# Substitute for rabbit fur?



## Citylife

As we all know keeping kits alive in the winter has been tough on most everyone this year.  Does anyone have experiance with adding another animals fur to help line the nest boxes?  I have more then enough cocker spaniel and now,  pomeranian hair available.  If it would help I have plenty for a nest box.  
Sometimes, I think as bad of moms as rabbits seem to be sometimes........ why would they care whose hair was in there.  LOLOL
My nest boxes last night had plenty of straw and hay in them, an ok amount of fur and I still lost 4 out of 6 after slowly warming them.
I look forward to hearing feed back.


----------



## terri9630

Citylife said:
			
		

> As we all know keeping kits alive in the winter has been tough on most everyone this year.  Does anyone have experiance with adding another animals fur to help line the nest boxes?  I have more then enough cocker spaniel and now,  pomeranian hair available.  If it would help I have plenty for a nest box.
> Sometimes, I think as bad of moms as rabbits seem to be sometimes........ why would they care whose hair was in there.  LOLOL
> My nest boxes last night had plenty of straw and hay in them, an ok amount of fur and I still lost 4 out of 6 after slowly warming them.
> I look forward to hearing feed back.


If you add dog hair she may not go back to the nest.  She may think a predator got the kits.


----------



## DianeS

I would only use dog hair if the rabbits had no reason to think of dogs as predators. If they'd been chased in the past, I wouldn't. But if the dog is always around and they don't care, I would.

But some perfectly safe substitutes include cotton balls that have been pulled apart, and dryer lint.


----------



## Legacy

Supposedly, if you put the hair in a pillow case it can air out for a month or two and not have the smell on it. Perhaps you can collect hair from your dog now to use down the road.


----------



## Citylife

Legacy said:
			
		

> Supposedly, if you put the hair in a pillow case it can air out for a month or two and not have the smell on it. Perhaps you can collect hair from your dog now to use down the road.

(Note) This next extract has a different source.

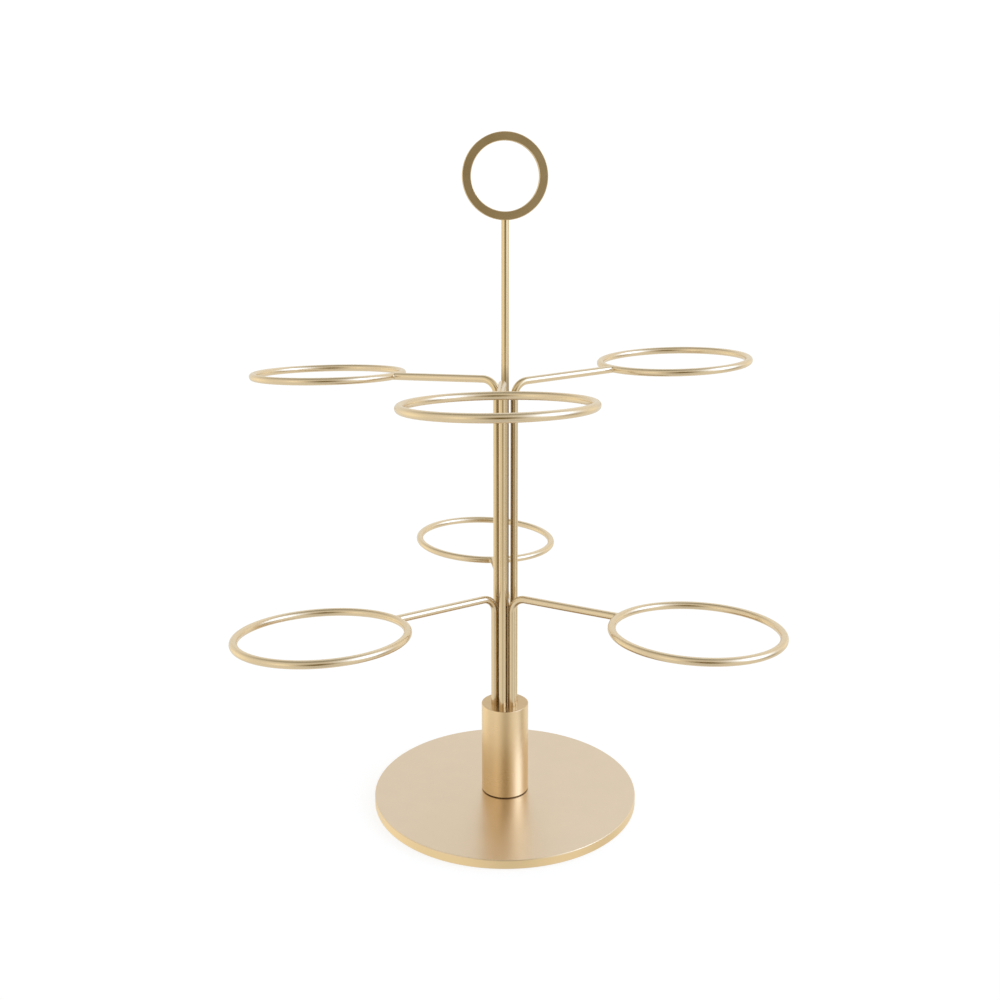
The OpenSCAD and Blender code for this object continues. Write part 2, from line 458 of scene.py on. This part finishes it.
def collar():
    """The turned collar, with its tapped hole below and the seven sockets cut into its top.

    The cut leaves the top face's new vertices without a grain, so that is written again.
    """
    # the groove round the foot is marked for painted shade
    body = lathe(rounded([
        (TAPPED_R, COLLAR_LOW, 0), (COLLAR_R - FOOT_GROOVE, COLLAR_LOW, SHADED_CORNER),
        (COLLAR_R - FOOT_GROOVE, COLLAR_LOW + FOOT_GROOVE, SHADED_CORNER),
        (COLLAR_R, COLLAR_LOW + FOOT_GROOVE, FOOT_EDGE), (COLLAR_R, COLLAR_HIGH, COLLAR_EDGE),
        (0, COLLAR_HIGH, 0), (0, COLLAR_LOW + TAPPED_DEPTH, 0),
        (TAPPED_R, COLLAR_LOW + TAPPED_DEPTH, 0),
    ]), COLLAR_SEGMENTS)
    solid = working_object("collar_body", body)
    objects = [solid, socket_cutter("handle_socket", 0, 0)]
    for side in SIDES:
        x, y, _ = JOINTS[side + "_swivel"]["pos_m"]
        objects.append(socket_cutter(side + "_socket", x, y))
    for cutter in objects[1:]:
        cut = solid.modifiers.new(cutter.name, "BOOLEAN")
        cut.operation = "DIFFERENCE"
        cut.solver = "EXACT"
        cut.object = cutter
    bpy.context.view_layer.update()
    depsgraph = bpy.context.evaluated_depsgraph_get()
    result = bmesh.new()
    result.from_mesh(solid.evaluated_get(depsgraph).to_mesh())
    grain = result.verts.layers.float_vector["grain"]
    for vertex in result.verts:
        if vertex.co.z > COLLAR_HIGH - TOP_FACE:
            inside = COLLAR_R - vertex.co.xy.length
            vertex[grain] = (COLLAR_TOP_GRAIN + inside, vertex.co.x, vertex.co.y)
    bmesh.ops.remove_doubles(result, verts=result.verts, dist=SAME_POINT)
    many_sided = [face for face in result.faces if len(face.verts) > 4]
    bmesh.ops.triangulate(result, faces=many_sided, ngon_method="BEAUTY")
    for obj in objects:
        bpy.data.objects.remove(obj)
    return result


# ---------------------------------------------------------------- rods, rings and handle
def plain_section(radius):
    """A round section with no shift."""
    return lambda turn: (radius, Vector())


def rod_foot(across, over, x, y):
    """The stations of an upright rod's chamfered foot on its socket's floor."""
    foot = Vector((x, y, SOCKET_FLOOR))
    shoulder = foot + UP * ROD_LEAD
    return [
        (foot, across, over, plain_section(ROD_R - ROD_LEAD), 0.0),
        (shoulder, across, over, plain_section(ROD_R), ROD_LEAD),
        (shoulder + UP * SUPPORT, across, over, plain_section(ROD_R), ROD_LEAD + SUPPORT),
    ]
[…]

Now there is an idea.  My rabbits can see the dogs often and my dogs could care less that they are even there.  At times the dogs walk under the cages and what not.  Also, the breeder of my main stock has dogs and they are always around the rabbits.  I also, thought you might want to put freshly shaved hair on or in the cage so they got used to it.  I have one doe that is very stingy about her fur in the winter time.  

Funny enough I had thought of lint  but not the cotton balls.  LOLOL

thank for your input


----------



## secuono

Can you buy a cheap feather stuffed pillow or use dryer lint?


----------



## Citylife

secuono said:
			
		

> Can you buy a cheap feather stuffed pillow or use dryer lint?


Yes, I can........  that is an option for winter time when the ladies are stingy.  I lost one of the 2 babies that survived, so I have the other one in the house in a warmed nest box and take him out dusk and dawn.  He is one lil rolly polly....... that is for sure.  LOLOL  I think the lil chub needs to be named Checker.

p.s.  He will probably be the only florida white I butcher at 7 weeks of age becasue he is that big.


----------



## brentr

I've done two things to get extra hair.  One, salvage any clumps of hair from the same doe when you take the nest box out.  Her hair, her smell.  I put it in a small ziploc baggie and put the doe's name on it for future use.  Second, use hair from a doe in a nearby cage.  Odor is different, but recognizable, and this seems to work well.

I had a doe who kindled only one kit in October, but pulled a LOT of fur.  I bagged it up to use in the future.  It's been a good supply, and I've used it with other does.  I fortunately haven't had any rejection issues due to strange hair.


----------



## secuono

brentr said:
			
		

> I've done two things to get extra hair.  One, salvage any clumps of hair from the same doe when you take the nest box out.  Her hair, her smell.  I put it in a small ziploc baggie and put the doe's name on it for future use.  Second, use hair from a doe in a nearby cage.  Odor is different, but recognizable, and this seems to work well.
> 
> I had a doe who kindled only one kit in October, but pulled a LOT of fur.  I bagged it up to use in the future.  It's been a good supply, and I've used it with other does.  I fortunately haven't had any rejection issues due to strange hair.


Yes, I've done the same thing! Got a little baggie in the kitchen right now. =]


----------



## Dutchgirl

What about feathers from birds? Would chicken/duck/guinea feathers work?


----------



## brentr

Dutchgirl said:
			
		

> What about feathers from birds? Would chicken/duck/guinea feathers work?


Wrong type of nest.  Rabbits need hair to stay warm.  I'd be concerned about any microscopic critters that might be in the feathers that might be strange to rabbits.  Just my opinion.


----------